Kubeflow builds on Kubernetes as a system for deploying, scaling, and managing AI/ML infrastructure.

How Kubeflow Works

Kubeflow is built on the principle of Composability, Portability and Scalability. It allows you to create reusable, scalable workflows that can be fine-tuned to meet the specific needs of your team. Whether you’re training a deep learning model or deploying an already-trained model to serve predictions, Kubeflow ensures that each step of the ML pipeline is modular and scalable.

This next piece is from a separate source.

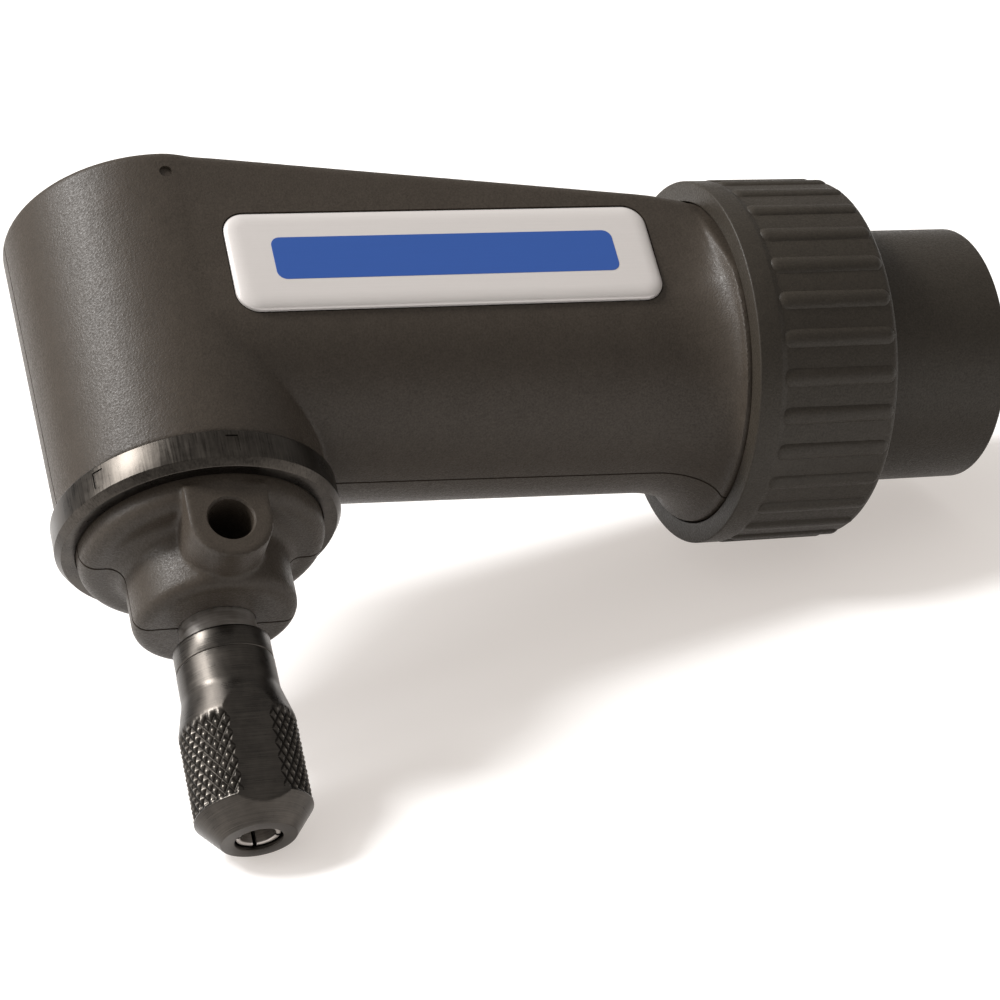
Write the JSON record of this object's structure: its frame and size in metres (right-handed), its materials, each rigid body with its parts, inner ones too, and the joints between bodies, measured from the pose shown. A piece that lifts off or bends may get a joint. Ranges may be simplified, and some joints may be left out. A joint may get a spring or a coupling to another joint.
{
  "type": "right angle attachment",
  "caption": "Right angle drive attachment for a hand-held rotary tool: moulded housing, bevel gears, collet spindle with knurled nut, and a ribbed coupling collar.",
  "frame": {"origin": "centre of the square tang's end face, on the drive axis inside the threaded sleeve", "axes": "+X along the drive axis towards the tool, +Z from the output axis towards the top of the head, -Z along the spindle towards the collet, -Y towards the plate"},
  "size_m": [0.0929, 0.0354, 0.0641],
  "materials": {
    "housing": "fine grained black moulding",
    "collar": "satin black moulding",
    "plate": "domed silver white plate",
    "blackened_steel": "blackened, brushed",
    "bright_steel": "ground",
    "gear_steel": "hardened, oiled",
    "zinc": "zinc plated",
    "cage": "brass cage with steel balls",
    "bronze": "sintered bronze",
    "rubber": "matt"
  },
  "bodies": {
    "housing": {"housing_front": "housing", "housing_rear": "housing", "head_ring": "blackened_steel", "label_plate": "plate", "housing_screw_1": "zinc", "housing_screw_2": "zinc", "housing_screw_3": "zinc", "housing_screw_4": "zinc", "front_bearing_outer_race": "bright_steel", "rear_bearing_outer_race": "bright_steel", "wave_washer": "zinc", "spindle_bearing_outer_race": "bright_steel", "spindle_bush": "bronze", "spindle_seal": "rubber"},
    "coupling": {"coupling_collar": "collar"},
    "drive": {"drive_shaft": "bright_steel", "drive_pinion": "gear_steel", "pinion_pin": "zinc", "front_bearing_inner_race": "bright_steel", "rear_bearing_inner_race": "bright_steel", "bearing_spacer": "zinc", "shaft_circlip": "zinc"},
    "front_cage": {"front_bearing_balls": "cage"},
    "rear_cage": {"rear_bearing_balls": "cage"},
    "spindle": {"output_spindle": "bright_steel", "output_gear": "gear_steel", "gear_pin": "zinc", "spindle_bearing_inner_race": "bright_steel", "spindle_circlip": "zinc"},
    "spindle_cage": {"spindle_bearing_balls": "cage"},
    "collet": {"collet": "bright_steel"},
    "nut": {"collet_nut": "blackened_steel"}
  },
  "joints": [
    {"name": "collar_turn", "type": "hinge", "parent": "housing", "child": "coupling", "pos_m": [0, 0, 0], "axis": [1, 0, 0], "continuous": true},
    {"name": "drive_spin", "type": "hinge", "parent": "housing", "child": "drive", "pos_m": [0, 0, 0], "axis": [1, 0, 0], "continuous": true},
    {"name": "spindle_spin", "type": "hinge", "parent": "housing", "child": "spindle", "pos_m": [-0.066, 0, 0], "axis": [0, 0, 1], "continuous": true},
    {"name": "front_cage_spin", "type": "hinge", "parent": "housing", "child": "front_cage", "pos_m": [-0.0515, 0, 0], "axis": [1, 0, 0], "continuous": true},
    {"name": "rear_cage_spin", "type": "hinge", "parent": "housing", "child": "rear_cage", "pos_m": [-0.027, 0, 0], "axis": [1, 0, 0], "continuous": true},
    {"name": "spindle_cage_spin", "type": "hinge", "parent": "housing", "child": "spindle_cage", "pos_m": [-0.066, 0, -0.0152], "axis": [0, 0, 1], "continuous": true},
    {"name": "collet_slide", "type": "slide", "parent": "spindle", "child": "collet", "axis": [0, 0, -1], "range_m": [0, 0.00127]},
    {"name": "nut_turn", "type": "hinge", "parent": "collet", "child": "nut", "pos_m": [-0.066, 0, -0.04], "axis": [0, 0, -1], "range_deg": [0, 720]}
  ],
  "couplings": [
    {"joint": "spindle_spin", "follows": "drive_spin", "ratio": 1},
    {"joint": "front_cage_spin", "follows": "drive_spin", "ratio": 0.3757},
    {"joint": "rear_cage_spin", "follows": "drive_spin", "ratio": 0.3757},
    {"joint": "spindle_cage_spin", "follows": "drive_spin", "ratio": 0.4033},
    {"joint": "nut_turn", "follows": "collet_slide", "rad_per_m": 9894}
  ]
}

A Simple Example to Get Started

Let’s break down how to create a machine learning workflow using Kubeflow with a simple example: training and deploying a TensorFlow model.

Prerequisites:

Installation of Kubernetes
Installation of Kubeflow

Step 1: Setting up a Training Pipeline with Kubeflow Pipelines Kubeflow Pipelines allow you to create a directed acyclic graph (DAG) representing the steps of your machine learning workflow. Below is a Python example that creates a basic pipeline:

import kfp
from kfp import dsl
@dsl.pipeline(
   name='TensorFlow Training Pipeline',
   description='An example pipeline to train a TensorFlow model'
)
def tensorflow_train_pipeline():
    # Define steps in the pipeline
    train_step = dsl.ContainerOp(
        name='Train Model',
        image='gcr.io/my-project/tensorflow:2.3.0',
        command=['python', 'train.py'],
        arguments=[]
    )
    
    deploy_step = dsl.ContainerOp(
        name='Deploy Model',
        image='gcr.io/my-project/tensorflow:2.3.0',
        command=['python', 'serve.py'],
        arguments=[],
        # Wait for training to finish before deploying
        after=train_step
    )

This pipeline defines two steps: the training step (train_step) and the deployment step (deploy_step). Kubeflow Pipelines will manage these steps, ensuring that training happens before deployment.

Step 2: Deploying the Model with KFServing Once the model is trained, we can deploy it using KFServing, a Kubeflow component that simplifies the process of serving machine learning models on Kubernetes.

Here’s a simple manifest for deploying a TensorFlow model with KFServing:

apiVersion: serving.kubeflow.org/v1beta1
kind: InferenceService
metadata:
  name: tensorflow-inference
spec:
  predictor:
    tensorflow:
      storageUri: "gs://my-model-bucket/model"
      resources:
        requests:
          memory: 2Gi
          cpu: 1

With this configuration, KFServing will automatically handle the serving of the TensorFlow model, ensuring it is easily accessible for predictions. It can also scale up or down based on incoming traffic, ensuring you only use the necessary compute resources.

Conclusion

Kubeflow provides an incredibly powerful platform for orchestrating and managing machine learning workflows on Kubernetes. It simplifies the process of scaling AI/ML pipelines from research and development to production, with components like Kubeflow Pipelines, Katib, and KFServing streamlining each phase of the machine learning lifecycle.

By utilizing the flexibility and scalability of Kubernetes, Kubeflow empowers teams to build more robust, scalable, and efficient AI workflows, making it a go-to solution for organizations looking to advance their AI initiatives.